Scontro Miteni-Greenpeace. Chiesto il sequestro preventivo dell’azienda

Immagine dal sito Ilformat.info

“Un attacco sistematico con notizie false” sarebbe quello che Greenpeace sta compiendo da mesi contro Miteni, seconndo una nota della stessa azienda di Trissino al centro dell’inchieste per inquinamento da Pfas.

L’organizzazione ambientalista oggi infatti ha chiesto il “sequestro preventivo” della Miteni, depositando due differenti esposti: uno presso la Procura di Vicenza e l’altro presso la Corte dei Conti del Veneto. Greenpeace negli esposti ha chiesto anche la verifica su eventuali responsabilità, frutto di dolo o di omissione, addebitabili ai rappresentanti legali dell’azienda e a rappresentanti e funzionari delle amministrazioni pubbliche coinvolte in un nuovo caso di inquinamento, accertato già nel 2013 e parallelo alla questione Pfas. Da alcuni documenti emergerebbe che nel 2013 in numerosi piezometri (ossia pozzi d’osservazione per misurare parametri chimico-fisici della falda acquifera) del sito produttivo di Miteni, le concentrazioni nella falda di alcune sostanze chimiche già normate superavano fino a 3 volte le Concentrazioni Soglia Consentite per le quali è previsto l’intervento con operazioni di bonifica. Superamenti comunicati da Miteni alle autorità competenti insieme alla richiesta di rinnovo dell’Autorizzazione Integrata Ambientale, poi concessa dalla Regione Veneto il 30 luglio 2014.
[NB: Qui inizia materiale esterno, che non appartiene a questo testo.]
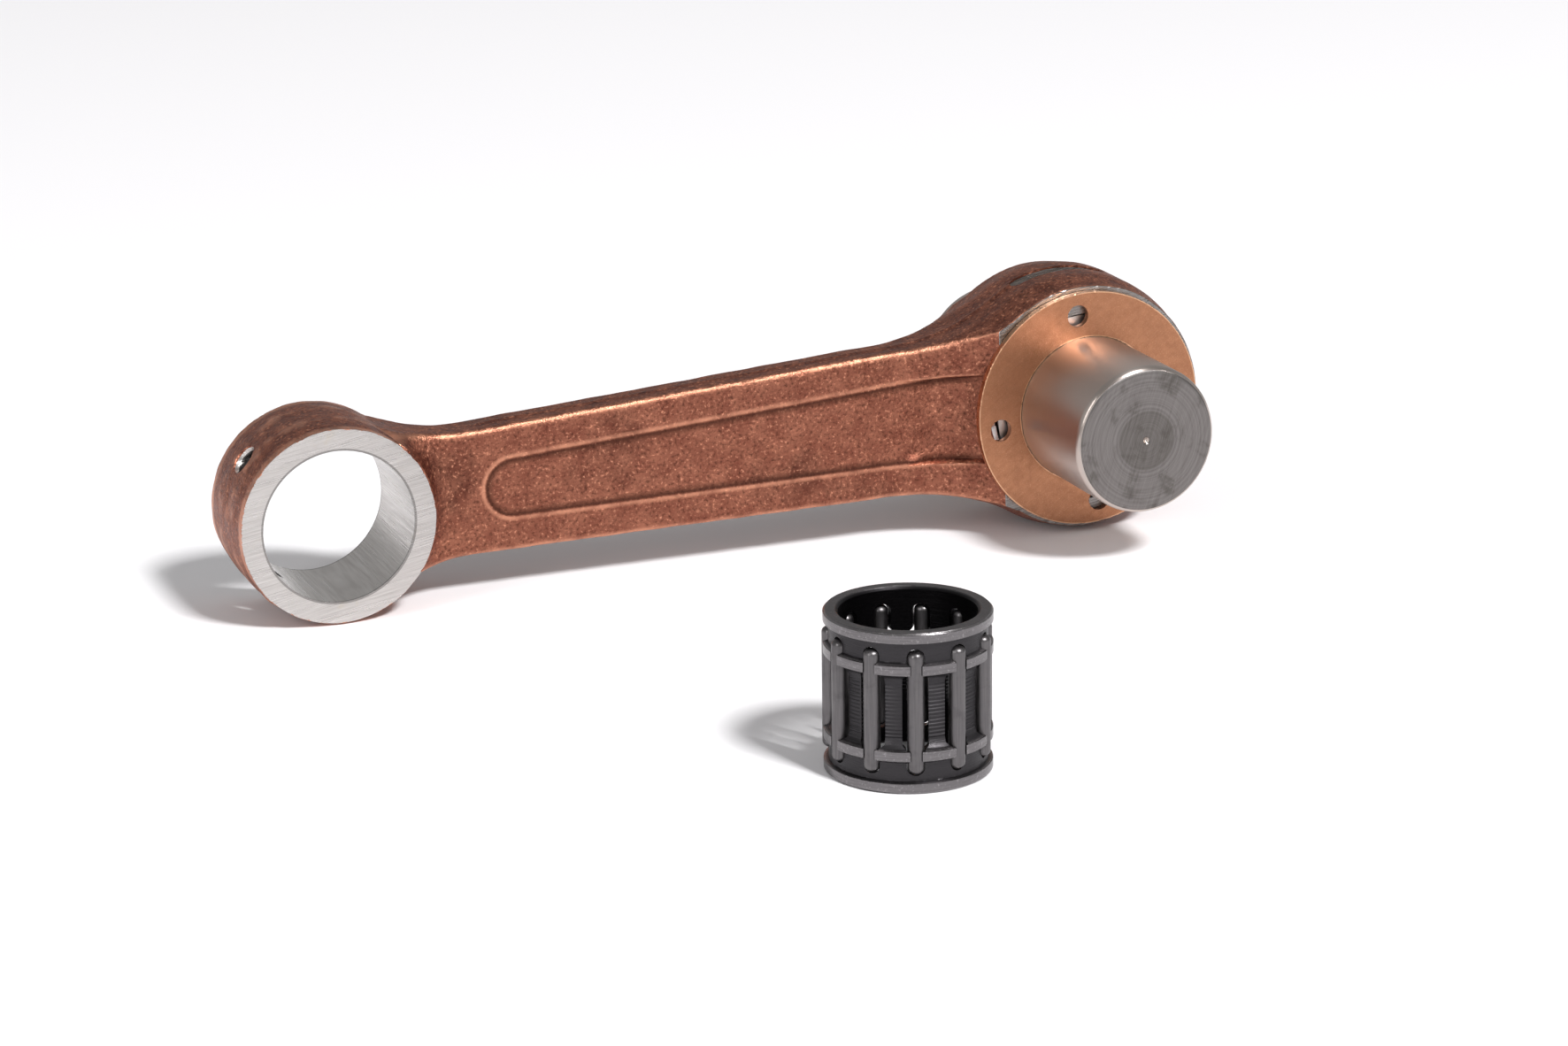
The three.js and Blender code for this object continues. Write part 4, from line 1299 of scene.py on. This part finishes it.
class RODSET_OT_stage(bpy.types.Operator):
    """Lays the white floor, and sets the room, the lights and the camera."""

    bl_idname = "rodset.stage"
    bl_label = "Set the stage"

    def execute(self, context):
        """Makes the floor as a flat square, a white room, two soft boxes and the camera."""
        stage, scene = context.scene.rodset_stage, context.scene
        half = stage.floor_half
        edge = np.array([[-half, -half, 0], [half, -half, 0], [half, half, 0], [-half, half, 0]])
        mesh = bpy.data.meshes.new("floor")
        mesh.from_pydata(edge, [], [[0, 1, 2, 3]])
        floor = bpy.data.objects.new("floor", mesh)
        scene.collection.objects.link(floor)
        material, tree, shader, _ = new_material("white_floor")
        shader.inputs["Base Color"].default_value = (0.88, 0.87, 0.885, 1)
        shader.inputs["Roughness"].default_value = 0.9
        shader.inputs["Specular IOR Level"].default_value = 0.1
        shader.inputs["Emission Color"].default_value = (1, 0.985, 1, 1)
        shader.inputs["Emission Strength"].default_value = 0.01
        mesh.materials.append(material)

        world = bpy.data.worlds.new("white_room")
        world.use_nodes = True
        scene.world = world
        tree = world.node_tree
        background = tree.nodes["Background"]
        way = add(tree, "ShaderNodeTexCoord").outputs["Generated"]
        height = add(tree, "ShaderNodeSeparateXYZ", {0: way}).outputs[2]
        shade = spread(tree, height, 0.0, 0.8, 1.35, 0.85)
        seen = add(tree, "ShaderNodeLightPath").outputs["Is Camera Ray"]
        strength = add(
            tree, "ShaderNodeMix", {0: seen, 2: sum_of(tree, "MULTIPLY", shade, stage.room), 3: 1.0}
        ).outputs[0]
        tree.links.new(strength, background.inputs["Strength"])
        background.inputs["Color"].default_value = (1, 1, 1, 1)

        soft_box("key_box", (0.63, -1.92, 2.19), (0.0, 0.0, 0.01), 0.5, 0.5, stage.key_power)
        soft_box("left_box", (-2.2, -1.2, 1.3), (0.0, 0.0, 0.02), 0.7, 1.6, stage.fill_power)

        view = bpy.data.cameras.new("camera")
        view.lens, view.sensor_width = stage.lens, 36.0
        view.clip_start, view.clip_end = 0.01, 20.0
        camera = bpy.data.objects.new("camera", view)
        scene.collection.objects.link(camera)
        a, e = stage.azimuth, stage.elevation
        back = Vector((math.sin(a) * math.cos(e), -math.cos(a) * math.cos(e), math.sin(e)))
        aim = SMALL_END + Vector(stage.aim)
        look_along(camera, aim + back * stage.distance, aim, stage.roll)
        scene.camera = camera
        scene.view_settings.view_transform = "Standard"
        return {"FINISHED"}


class RODSET_PT_panel(bpy.types.Panel):
    """Lists the steps, in order."""

    bl_idname = "RODSET_PT_panel"
    bl_label = "Rod Set"
    bl_space_type = "VIEW_3D"
    bl_region_type = "UI"
    bl_category = "Rod Set"

    def draw(self, context):
        """Draws a button for each step."""
        for step in STEPS:
            self.layout.operator(step.bl_idname)


STEPS = (
    RODSET_OT_stage,
    RODSET_OT_forging,
    RODSET_OT_crankpin,
    RODSET_OT_washers,
    RODSET_OT_roller_bearing,
    RODSET_OT_needle_cage,
    RODSET_OT_needles,
)
SETTINGS = {"rodset_sizes": RodSetSizes, "rodset_colours": RodSetColours, "rodset_stage": RodSetStage}


def register():
    """Registers the settings, the steps and the panel."""
    for name, kind in SETTINGS.items():
        bpy.utils.register_class(kind)
        setattr(bpy.types.Scene, name, bpy.props.PointerProperty(type=kind))
    for kind in (*STEPS, RODSET_PT_panel):
        bpy.utils.register_class(kind)


def unregister():
    """Takes the panel, the steps and the settings away again."""
    for kind in (RODSET_PT_panel, *reversed(STEPS)):
        bpy.utils.unregister_class(kind)
    for name, kind in SETTINGS.items():
        delattr(bpy.types.Scene, name)
        bpy.utils.unregister_class(kind)


def main():
    """Runs each step in order."""
    register()
    for step in STEPS:
        folder, name = step.bl_idname.split(".")
        getattr(getattr(bpy.ops, folder), name)()


if __name__ == "__main__":
    main()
“Dopo avere pubblicato un report su Miteni – afferma la nota dell’ufficio stampa dell’azienda chimica – con dati economici errati, avendo omesso volontariamente di citare intere pagine dei bilanci pubblici della proprietà, e dopo avere diffuso notizie del tutto false sul GenX in relazione a efficienza del trattamento e quantità, ora Greenpeace chiede addirittura il sequestro citando sostanze, rilevate nei terreni e comunicate dalla stessa azienda nel 2013, che nemmeno fanno parte del ciclo produttivo dello stabilimento”.

“Per i nitroalogeniderivati vi è poi la certezza di una presenza dovuta all’incidente della Rimar degli anni Settanta e non correlate all’attività produttiva allora in corso. Non si comprende come tutto questo avrebbe dovuto influenzare il rilascio dell’Aia visto che, tra l’altro proprio in quella occasione, si rilevava la presenza di sostanze e anche di Pfoa a monte idrogeologico dello stabilimento, evidentemente dovuto ad altre fonti di contaminazione. Non si comprende nemmeno quale sia il fine vero di questi attacchi continui che si basano su dati falsi o dolosamente distorti, imputando ad azienda, enti e autorità errori ed omissioni che nascono solo dalla evidente malafede o superficialità di chi ha attuato questa campagna diffamatoria smentita dai fatti”.